ReviewE-book reviews: a Hong Kong-set chiller debut; Stephen Fry reads Harry Potter
Expat American writer Coco Richter’s first novel has an uneven tone but once the plot gets going, the suspense builds nicely; veteran British actor has fun with J. K. Rowling’s prose and characters


By Coco Richter
Inkstone Books (e-book)
3 stars
Tempting the Dragon is the debut novel by Coco Richter. It is, to quote her title, tempting to draw parallels between art and life. Like her heroine, Jess Winter, Richter relocated to Hong Kong from the United States.
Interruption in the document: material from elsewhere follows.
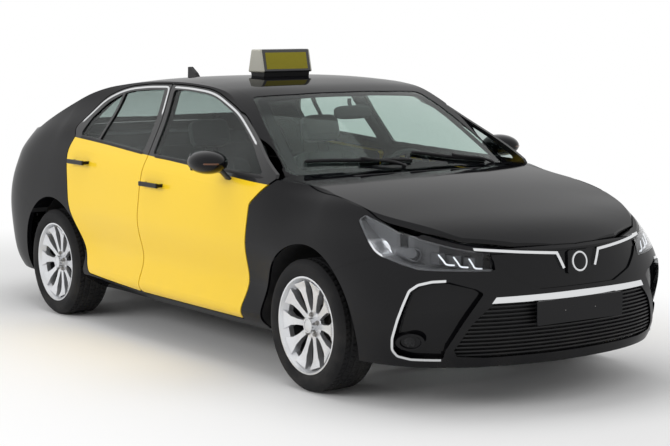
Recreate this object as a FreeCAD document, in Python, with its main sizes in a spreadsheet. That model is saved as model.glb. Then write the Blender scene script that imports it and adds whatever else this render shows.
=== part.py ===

But whereas Richter turned from law to writing, Jess Winter teaches maths at the International School alongside Adam Brewer, her partner of just 10 months. Out of an interesting, detailed (sometimes a little exhaustingly so) account of first impressions of Happy Valley and the global ubiquity of IKEA emerges a thriller with supernatural undertones. The prose is readable enough, but can be slightly stiff at times (“I’m told I’m attractive in an androgynous sort of way”), and overly pedantic at others: a drink cart that moves almost as slowly on the page as down a plane aisle. I still don’t know if Jess’ habit of exclaiming “Damnit!” was endearing or odd. The nightmares that give clues to Jess’ horrific past (they began after her mother’s death) are nicely spooky, if convenient in way that actual dreams tend not to be. Stay with it, though. Once the plot finally gets going, the suspense builds, climaxing in a genuinely strange and unnerving conclusion. A curious, uneven but promising first book.